* START Material provided *
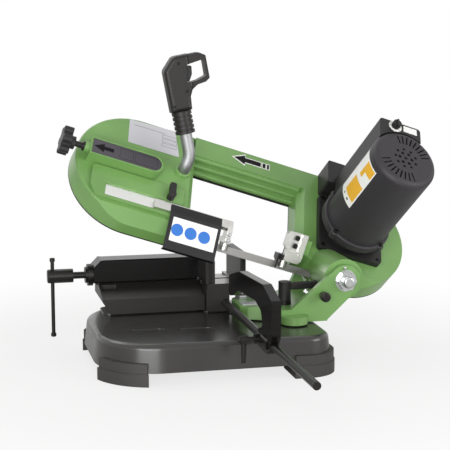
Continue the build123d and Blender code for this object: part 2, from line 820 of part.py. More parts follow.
with BuildPart() as lock_pin:
    with BuildSketch(Plane.XZ.offset(-(front_plate_y + hinge_plate_thick - 1))):
        with Locations((pin_x, pin_z)):
            Circle(pin_radius)
    extrude(amount=hinge_plate_thick + 12)
    with BuildSketch(Plane.XZ.offset(-(front_plate_y - 11))):
        with Locations((pin_x, pin_z)):
            Circle(pin_head)
    extrude(amount=12)
    fillet(lock_pin.faces().sort_by(Axis.Y)[0].edges(), 3)
save("lock_pin", lock_pin, BLACK)

# ================================================================== bow casting
# Spaces for the wheels, drawn first and then cut from the casting.
space_radius = housing_radius - cast_wall
skin_w = cast_front - cast_wall
hung = (Align.CENTER, Align.MAX)

with BuildPart() as idler_space:
    with BuildSketch(cast_plane(cast_rear - 1)):
        with BuildLine():
            Polyline(
                (left_round_x, axle_v + space_radius),
                (housing_right - cast_wall, axle_v + space_radius),
                (housing_right - cast_wall, axle_v - space_radius),
                (left_round_x, axle_v - space_radius),
            )
            CenterArc((left_round_x, axle_v), space_radius, 90, 180)
        make_face()
    extrude(amount=skin_w - cast_rear + 1)
    with BuildSketch(front_plane(lower_flat_y + cast_wall - 0.4)):
        with Locations((left_round_x, band_z + flat_rise + 10)):
            Rectangle(2 * housing_radius + 80, 2 * housing_radius, align=hung)
    extrude(amount=90, mode=Mode.SUBTRACT)
    with BuildSketch(cast_plane(skin_w - 8)):
        with Locations((housing_right, axle_v)):
            Rectangle(2 * cast_wall + 14, 2 * housing_radius)
    extrude(amount=10, mode=Mode.SUBTRACT)

with BuildPart() as drive_space:
    with BuildSketch(cast_plane(cast_rear - 1)):
        with Locations((right_round_x, axle_v)):
            Circle(space_radius)
        with BuildLine():
            Polyline(
                (limb_left + cast_wall, limb_low + limb_floor),
                (limb_left + cast_wall, axle_v + space_radius),
                (beam_right - cast_wall, axle_v + space_radius),
                (right_round_x, axle_v),
                (right_round_x, limb_low + limb_floor),
                close=True,
            )
        make_face()
        with Locations((limb_left + 2.4 - housing_radius, axle_v)):
            Rectangle(2 * housing_radius, 3 * housing_radius, mode=Mode.SUBTRACT)
    extrude(amount=skin_w - cast_rear + 1)
    with BuildSketch(front_plane(lower_flat_y + cast_wall)):
        with Locations((right_round_x, band_z + flat_rise + 10)):
            Rectangle(2 * housing_radius + 80, 2 * housing_radius, align=hung)
    extrude(amount=90, mode=Mode.SUBTRACT)
    # The corner beside the limb is cut back on a slant.
    with BuildSketch(cast_plane(skin_w - 12)):
        with Locations((limb_left, axle_v)):
            Rectangle(2 * cast_wall + 24, 2 * housing_radius)
    extrude(amount=20, mode=Mode.SUBTRACT)

# Front boss of the hinge: a barrel that ends in front of the wheel.
with BuildPart() as hinge_boss:
    with BuildSketch(front_plane(front_plate_y + hinge_plate_thick + 0.5)):
        with Locations((hinge_x, hinge_z)):
            Circle(boss_radius)
    extrude(amount=-120)
    with BuildSketch(cast_plane(band_w + wheel_width / 2 + 5)):
        with Locations((hinge_x, axle_v)):
            Rectangle(200, 400)
    extrude(amount=-140, mode=Mode.SUBTRACT)

# Rear lug of the hinge: a barrel under the cover, carried by a web from the lower rim.
lug_top_w = cast_rear - cover_thick - 1.2
with BuildPart() as hinge_lug:
    with BuildSketch(side_plane(hinge_x - barrel_radius)):
        with BuildLine():
            Polyline(
                (44, 86),
                (34, 94),
                (46, 108),
                (60, 122),
                (barrel_rear, 150),
                (barrel_rear, hinge_z - barrel_radius + 2),
                close=True,
            )
        make_face()
    extrude(amount=2 * barrel_radius)
    with BuildSketch(front_plane(74)):
        with Locations((hinge_x, hinge_z)):
            Circle(barrel_radius)
    extrude(amount=-(barrel_rear - 74))
    # Kept clear of the cover and of the wheel.
    with BuildSketch(cast_plane(lug_top_w)):
        with Locations((hinge_x, axle_v - housing_radius + 8 + 200)):
            Rectangle(200, 400)
    extrude(amount=140, mode=Mode.SUBTRACT)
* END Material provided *
**Task statement**
Each line of the material should be echoed exactly.

**The output**
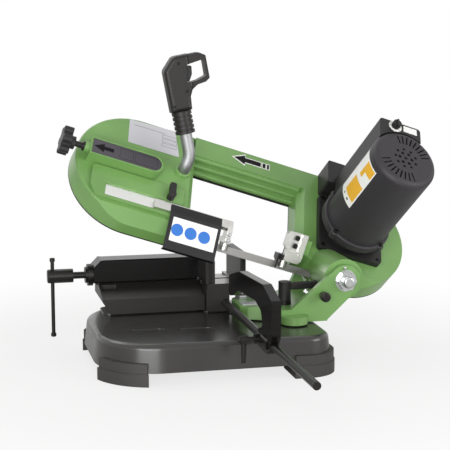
Continue the build123d and Blender code for this object: part 2, from line 820 of part.py. More parts follow.
with BuildPart() as lock_pin:
    with BuildSketch(Plane.XZ.offset(-(front_plate_y + hinge_plate_thick - 1))):
        with Locations((pin_x, pin_z)):
            Circle(pin_radius)
    extrude(amount=hinge_plate_thick + 12)
    with BuildSketch(Plane.XZ.offset(-(front_plate_y - 11))):
        with Locations((pin_x, pin_z)):
            Circle(pin_head)
    extrude(amount=12)
    fillet(lock_pin.faces().sort_by(Axis.Y)[0].edges(), 3)
save("lock_pin", lock_pin, BLACK)

# ================================================================== bow casting
# Spaces for the wheels, drawn first and then cut from the casting.
space_radius = housing_radius - cast_wall
skin_w = cast_front - cast_wall
hung = (Align.CENTER, Align.MAX)

with BuildPart() as idler_space:
    with BuildSketch(cast_plane(cast_rear - 1)):
        with BuildLine():
            Polyline(
                (left_round_x, axle_v + space_radius),
                (housing_right - cast_wall, axle_v + space_radius),
                (housing_right - cast_wall, axle_v - space_radius),
                (left_round_x, axle_v - space_radius),
            )
            CenterArc((left_round_x, axle_v), space_radius, 90, 180)
        make_face()
    extrude(amount=skin_w - cast_rear + 1)
    with BuildSketch(front_plane(lower_flat_y + cast_wall - 0.4)):
        with Locations((left_round_x, band_z + flat_rise + 10)):
            Rectangle(2 * housing_radius + 80, 2 * housing_radius, align=hung)
    extrude(amount=90, mode=Mode.SUBTRACT)
    with BuildSketch(cast_plane(skin_w - 8)):
        with Locations((housing_right, axle_v)):
            Rectangle(2 * cast_wall + 14, 2 * housing_radius)
    extrude(amount=10, mode=Mode.SUBTRACT)

with BuildPart() as drive_space:
    with BuildSketch(cast_plane(cast_rear - 1)):
        with Locations((right_round_x, axle_v)):
            Circle(space_radius)
        with BuildLine():
            Polyline(
                (limb_left + cast_wall, limb_low + limb_floor),
                (limb_left + cast_wall, axle_v + space_radius),
                (beam_right - cast_wall, axle_v + space_radius),
                (right_round_x, axle_v),
                (right_round_x, limb_low + limb_floor),
                close=True,
            )
        make_face()
        with Locations((limb_left + 2.4 - housing_radius, axle_v)):
            Rectangle(2 * housing_radius, 3 * housing_radius, mode=Mode.SUBTRACT)
    extrude(amount=skin_w - cast_rear + 1)
    with BuildSketch(front_plane(lower_flat_y + cast_wall)):
        with Locations((right_round_x, band_z + flat_rise + 10)):
            Rectangle(2 * housing_radius + 80, 2 * housing_radius, align=hung)
    extrude(amount=90, mode=Mode.SUBTRACT)
    # The corner beside the limb is cut back on a slant.
    with BuildSketch(cast_plane(skin_w - 12)):
        with Locations((limb_left, axle_v)):
            Rectangle(2 * cast_wall + 24, 2 * housing_radius)
    extrude(amount=20, mode=Mode.SUBTRACT)

# Front boss of the hinge: a barrel that ends in front of the wheel.
with BuildPart() as hinge_boss:
    with BuildSketch(front_plane(front_plate_y + hinge_plate_thick + 0.5)):
        with Locations((hinge_x, hinge_z)):
            Circle(boss_radius)
    extrude(amount=-120)
    with BuildSketch(cast_plane(band_w + wheel_width / 2 + 5)):
        with Locations((hinge_x, axle_v)):
            Rectangle(200, 400)
    extrude(amount=-140, mode=Mode.SUBTRACT)

# Rear lug of the hinge: a barrel under the cover, carried by a web from the lower rim.
lug_top_w = cast_rear - cover_thick - 1.2
with BuildPart() as hinge_lug:
    with BuildSketch(side_plane(hinge_x - barrel_radius)):
        with BuildLine():
            Polyline(
                (44, 86),
                (34, 94),
                (46, 108),
                (60, 122),
                (barrel_rear, 150),
                (barrel_rear, hinge_z - barrel_radius + 2),
                close=True,
            )
        make_face()
    extrude(amount=2 * barrel_radius)
    with BuildSketch(front_plane(74)):
        with Locations((hinge_x, hinge_z)):
            Circle(barrel_radius)
    extrude(amount=-(barrel_rear - 74))
    # Kept clear of the cover and of the wheel.
    with BuildSketch(cast_plane(lug_top_w)):
        with Locations((hinge_x, axle_v - housing_radius + 8 + 200)):
            Rectangle(200, 400)
    extrude(amount=140, mode=Mode.SUBTRACT)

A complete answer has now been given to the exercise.